Data shown:
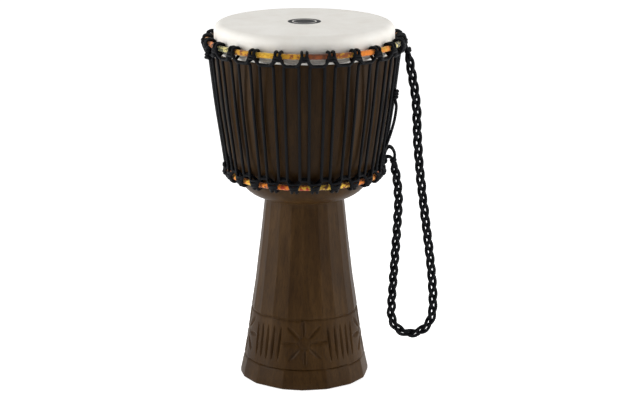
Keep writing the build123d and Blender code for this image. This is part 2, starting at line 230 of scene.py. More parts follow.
def goat_skin():
    """Pale matte skin with faint mottling, and thread-fine creases round the hem with shade painted into
    them.
    """
    finish = Finish("goat_skin")
    where = finish.place()
    cloud = finish.noise(where, 22.0, 4.0, 0.6)
    pore = finish.noise(where, 900.0, 2.0, 0.5)
    x, y, z = finish.axes(finish.node("TexCoord", "Object"))
    hem = ((HEM_BEGINS_AT - z) * 80.0).clamped()
    angle = y.math("ARCTAN2", x)
    crease = (angle * 190.0).math("SINE") * 0.5 + 0.5
    wobble = (angle * 61.0 + cloud * 9.0).math("SINE") * 0.5 + 0.5
    colour = finish.ramp(cloud, (0.28, (0.66, 0.63, 0.58, 1)), (0.55, (0.705, 0.685, 0.64, 1)),
                         (0.78, (0.74, 0.72, 0.68, 1)))
    # painted shade: the crease lines round the hem are darkened where shade falls in the folds
    crease_shaded = finish.mix(hem * crease * wobble * 0.40, colour, (0.50, 0.47, 0.43, 1))
    finish.set(Base_Color=crease_shaded, Roughness=pore * 0.12 + 0.50, Specular_IOR_Level=0.35)
    finish.bump(pore * 0.25 + cloud * 0.3 + hem * crease * 1.2, 0.3, 0.0006)
    return finish.material


MARK_RING_RADIUS = 0.0195      # metres


def mark_ink():
    """A plain dark roundel with one pale ring."""
    finish = Finish("mark_ink")
    x, y, _ = finish.axes(finish.node("TexCoord", "Object"))
    radius = (x * x + y * y).math("SQRT")
    ring = ((radius - MARK_RING_RADIUS).math("ABSOLUTE") * -900.0 + 1.4).clamped()
    wear = finish.noise(finish.place(), 420.0, 3.0, 0.6)
    ink = finish.ramp(wear, (0.35, (0.003, 0.003, 0.0035, 1)), (0.75, (0.012, 0.0125, 0.014, 1)))
    finish.set(Base_Color=finish.mix(ring, ink, (0.62, 0.60, 0.56, 1)), Roughness=wear * 0.2 + 0.5,
               Specular_IOR_Level=0.12)
    return finish.material


def braided_cord():
    """Black braided cord, with painted shade in the grooves between its strands. The cord attribute holds
    the way round, as sine and cosine, and along.
    """
    finish = Finish("braided_cord")
    around_x, around_y, along = finish.axes(finish.node("Attribute", "Vector", {"attribute_name": "cord"}))
    angle = around_y.math("ARCTAN2", around_x)
    plait_left = (angle * 4.0 + along * 2400.0).math("SINE")
    plait_right = (angle * 4.0 - along * 2400.0).math("SINE")
    plait = plait_left.math("MAXIMUM", plait_right) * 0.5 + 0.5
    fuzz = finish.noise(finish.place(), 1500.0, 2.0, 0.6)
    # painted shade: the colour darkens from the strand crowns into the grooves between strands
    colour = finish.ramp(plait, (0.35, (0.0010, 0.0010, 0.0014, 1)), (0.95, (0.0040, 0.0046, 0.0062, 1)))
    finish.set(Base_Color=colour, Roughness=fuzz * 0.15 + 0.45, Specular_IOR_Level=0.09)
    finish.bump(plait * 0.8 + fuzz * 0.15, 0.8, 0.0005)
    return finish.material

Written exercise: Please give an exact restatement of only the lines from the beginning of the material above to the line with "MARK_RING_RADIUS = 0.0195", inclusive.

Result of the exercise:
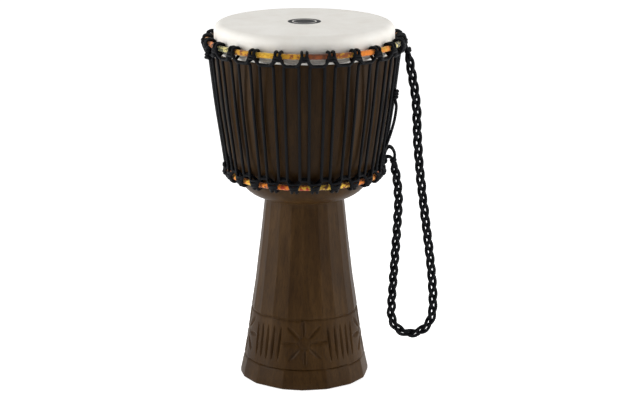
Keep writing the build123d and Blender code for this image. This is part 2, starting at line 230 of scene.py. More parts follow.
def goat_skin():
    """Pale matte skin with faint mottling, and thread-fine creases round the hem with shade painted into
    them.
    """
    finish = Finish("goat_skin")
    where = finish.place()
    cloud = finish.noise(where, 22.0, 4.0, 0.6)
    pore = finish.noise(where, 900.0, 2.0, 0.5)
    x, y, z = finish.axes(finish.node("TexCoord", "Object"))
    hem = ((HEM_BEGINS_AT - z) * 80.0).clamped()
    angle = y.math("ARCTAN2", x)
    crease = (angle * 190.0).math("SINE") * 0.5 + 0.5
    wobble = (angle * 61.0 + cloud * 9.0).math("SINE") * 0.5 + 0.5
    colour = finish.ramp(cloud, (0.28, (0.66, 0.63, 0.58, 1)), (0.55, (0.705, 0.685, 0.64, 1)),
                         (0.78, (0.74, 0.72, 0.68, 1)))
    # painted shade: the crease lines round the hem are darkened where shade falls in the folds
    crease_shaded = finish.mix(hem * crease * wobble * 0.40, colour, (0.50, 0.47, 0.43, 1))
    finish.set(Base_Color=crease_shaded, Roughness=pore * 0.12 + 0.50, Specular_IOR_Level=0.35)
    finish.bump(pore * 0.25 + cloud * 0.3 + hem * crease * 1.2, 0.3, 0.0006)
    return finish.material


MARK_RING_RADIUS = 0.0195      # metres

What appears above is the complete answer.